* _Goal_:
Show each line that has the string "picture" in it.

Entries taken from a collection
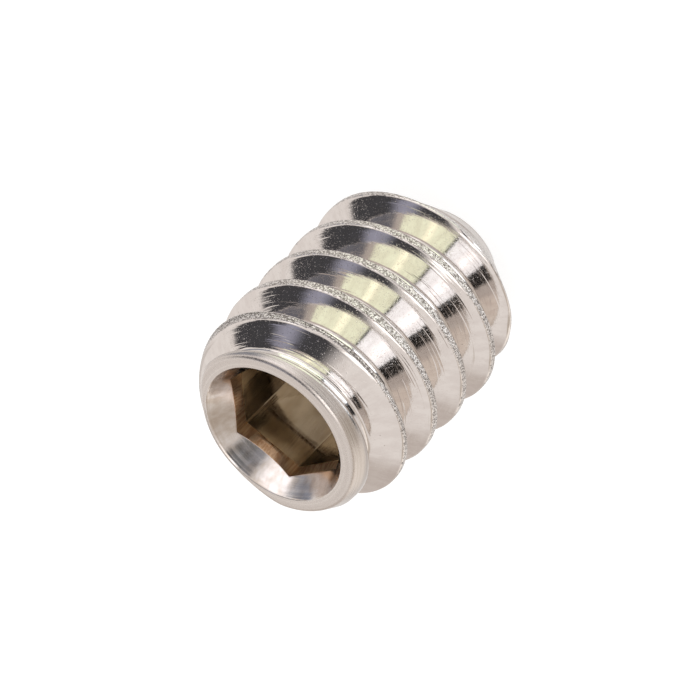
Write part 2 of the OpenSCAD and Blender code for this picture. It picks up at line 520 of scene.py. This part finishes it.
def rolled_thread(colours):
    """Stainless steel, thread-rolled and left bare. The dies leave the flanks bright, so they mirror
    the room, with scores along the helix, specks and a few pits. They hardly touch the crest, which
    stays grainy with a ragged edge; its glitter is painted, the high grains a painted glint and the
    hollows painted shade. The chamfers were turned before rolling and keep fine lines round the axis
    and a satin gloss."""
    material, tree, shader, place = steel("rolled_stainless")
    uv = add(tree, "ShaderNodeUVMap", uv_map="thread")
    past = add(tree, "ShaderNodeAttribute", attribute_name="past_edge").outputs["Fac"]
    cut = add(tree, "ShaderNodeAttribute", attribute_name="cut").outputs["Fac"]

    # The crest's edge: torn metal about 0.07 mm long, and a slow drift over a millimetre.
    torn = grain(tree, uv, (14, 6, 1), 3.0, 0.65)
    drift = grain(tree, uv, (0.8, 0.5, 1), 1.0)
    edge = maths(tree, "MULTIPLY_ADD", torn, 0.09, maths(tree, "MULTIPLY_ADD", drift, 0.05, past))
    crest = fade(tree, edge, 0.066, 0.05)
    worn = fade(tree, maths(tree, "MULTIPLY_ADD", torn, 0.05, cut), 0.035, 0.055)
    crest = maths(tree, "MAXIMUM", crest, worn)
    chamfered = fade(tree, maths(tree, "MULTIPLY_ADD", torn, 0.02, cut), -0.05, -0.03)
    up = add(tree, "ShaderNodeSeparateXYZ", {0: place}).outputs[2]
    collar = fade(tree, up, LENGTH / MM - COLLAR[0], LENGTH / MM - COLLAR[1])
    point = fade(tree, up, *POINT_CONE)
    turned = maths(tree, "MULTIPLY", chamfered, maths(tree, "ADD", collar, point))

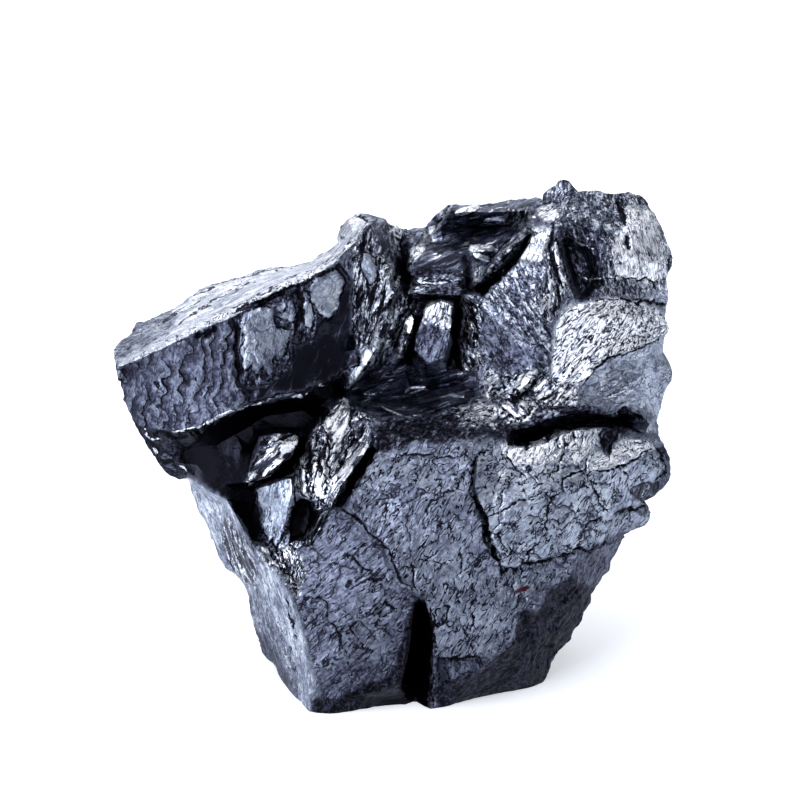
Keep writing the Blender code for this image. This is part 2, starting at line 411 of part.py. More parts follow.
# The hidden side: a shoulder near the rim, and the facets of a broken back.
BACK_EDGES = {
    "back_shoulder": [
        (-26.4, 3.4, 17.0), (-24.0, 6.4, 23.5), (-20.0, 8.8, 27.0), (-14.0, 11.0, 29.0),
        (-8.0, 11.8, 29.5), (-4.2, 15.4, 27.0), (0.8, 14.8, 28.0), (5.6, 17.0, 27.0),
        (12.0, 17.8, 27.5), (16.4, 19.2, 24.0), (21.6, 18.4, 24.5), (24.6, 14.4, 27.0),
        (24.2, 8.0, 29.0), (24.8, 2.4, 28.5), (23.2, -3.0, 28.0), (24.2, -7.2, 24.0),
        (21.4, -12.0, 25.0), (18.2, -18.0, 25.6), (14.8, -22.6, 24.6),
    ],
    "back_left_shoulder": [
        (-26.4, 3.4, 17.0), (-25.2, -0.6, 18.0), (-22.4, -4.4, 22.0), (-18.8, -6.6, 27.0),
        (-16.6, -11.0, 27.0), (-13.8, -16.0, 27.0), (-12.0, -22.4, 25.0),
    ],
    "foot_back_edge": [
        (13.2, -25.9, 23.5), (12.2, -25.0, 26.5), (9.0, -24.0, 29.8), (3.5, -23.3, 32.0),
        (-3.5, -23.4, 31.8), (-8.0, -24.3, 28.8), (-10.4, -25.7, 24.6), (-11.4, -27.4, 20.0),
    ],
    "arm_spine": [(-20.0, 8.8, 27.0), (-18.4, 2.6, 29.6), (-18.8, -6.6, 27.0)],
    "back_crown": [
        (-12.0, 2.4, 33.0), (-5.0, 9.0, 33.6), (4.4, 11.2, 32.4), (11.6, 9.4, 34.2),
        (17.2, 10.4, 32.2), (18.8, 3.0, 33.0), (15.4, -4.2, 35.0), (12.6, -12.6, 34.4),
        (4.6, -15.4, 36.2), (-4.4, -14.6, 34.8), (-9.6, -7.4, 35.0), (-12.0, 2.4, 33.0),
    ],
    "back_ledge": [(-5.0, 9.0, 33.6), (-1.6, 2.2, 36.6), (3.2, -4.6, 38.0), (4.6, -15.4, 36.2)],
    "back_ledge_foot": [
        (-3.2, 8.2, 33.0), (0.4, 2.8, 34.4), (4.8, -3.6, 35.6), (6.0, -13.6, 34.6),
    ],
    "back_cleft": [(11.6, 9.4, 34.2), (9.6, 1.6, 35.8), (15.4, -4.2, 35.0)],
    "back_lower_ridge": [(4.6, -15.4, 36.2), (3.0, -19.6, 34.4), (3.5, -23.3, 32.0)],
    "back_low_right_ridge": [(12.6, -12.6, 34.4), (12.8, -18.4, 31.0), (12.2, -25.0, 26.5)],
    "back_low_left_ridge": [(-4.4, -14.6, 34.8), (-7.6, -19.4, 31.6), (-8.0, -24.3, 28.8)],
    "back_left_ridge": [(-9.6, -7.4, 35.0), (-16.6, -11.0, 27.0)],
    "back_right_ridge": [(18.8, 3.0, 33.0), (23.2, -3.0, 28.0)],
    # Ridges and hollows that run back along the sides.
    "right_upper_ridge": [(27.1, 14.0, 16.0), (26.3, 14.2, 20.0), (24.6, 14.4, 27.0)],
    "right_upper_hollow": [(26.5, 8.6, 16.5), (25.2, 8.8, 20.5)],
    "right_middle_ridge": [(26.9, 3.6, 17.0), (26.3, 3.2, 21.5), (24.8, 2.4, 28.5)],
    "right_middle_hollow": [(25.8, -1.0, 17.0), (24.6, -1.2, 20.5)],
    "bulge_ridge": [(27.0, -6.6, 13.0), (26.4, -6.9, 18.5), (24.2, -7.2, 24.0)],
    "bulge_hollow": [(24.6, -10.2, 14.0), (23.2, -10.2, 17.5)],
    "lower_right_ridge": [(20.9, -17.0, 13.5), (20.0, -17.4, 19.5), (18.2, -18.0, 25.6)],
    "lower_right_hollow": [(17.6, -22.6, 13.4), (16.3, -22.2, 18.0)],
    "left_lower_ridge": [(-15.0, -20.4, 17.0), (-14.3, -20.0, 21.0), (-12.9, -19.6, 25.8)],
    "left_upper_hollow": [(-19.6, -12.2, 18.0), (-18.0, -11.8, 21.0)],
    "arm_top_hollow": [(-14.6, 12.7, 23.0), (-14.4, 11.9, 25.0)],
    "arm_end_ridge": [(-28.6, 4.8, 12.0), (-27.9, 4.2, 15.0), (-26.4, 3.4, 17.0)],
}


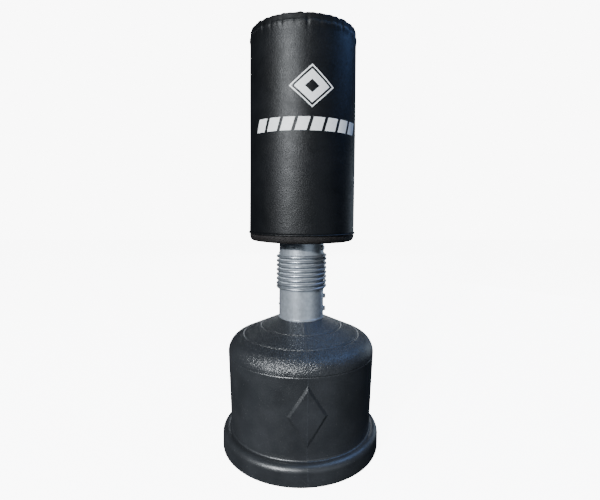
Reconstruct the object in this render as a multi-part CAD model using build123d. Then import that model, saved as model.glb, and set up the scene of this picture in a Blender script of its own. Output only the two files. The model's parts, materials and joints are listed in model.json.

* _Completed exercise_:
Write part 2 of the OpenSCAD and Blender code for this picture. It picks up at line 520 of scene.py. This part finishes it.
Reconstruct the object in this render as a multi-part CAD model using build123d. Then import that model, saved as model.glb, and set up the scene of this picture in a Blender script of its own. Output only the two files. The model's parts, materials and joints are listed in model.json.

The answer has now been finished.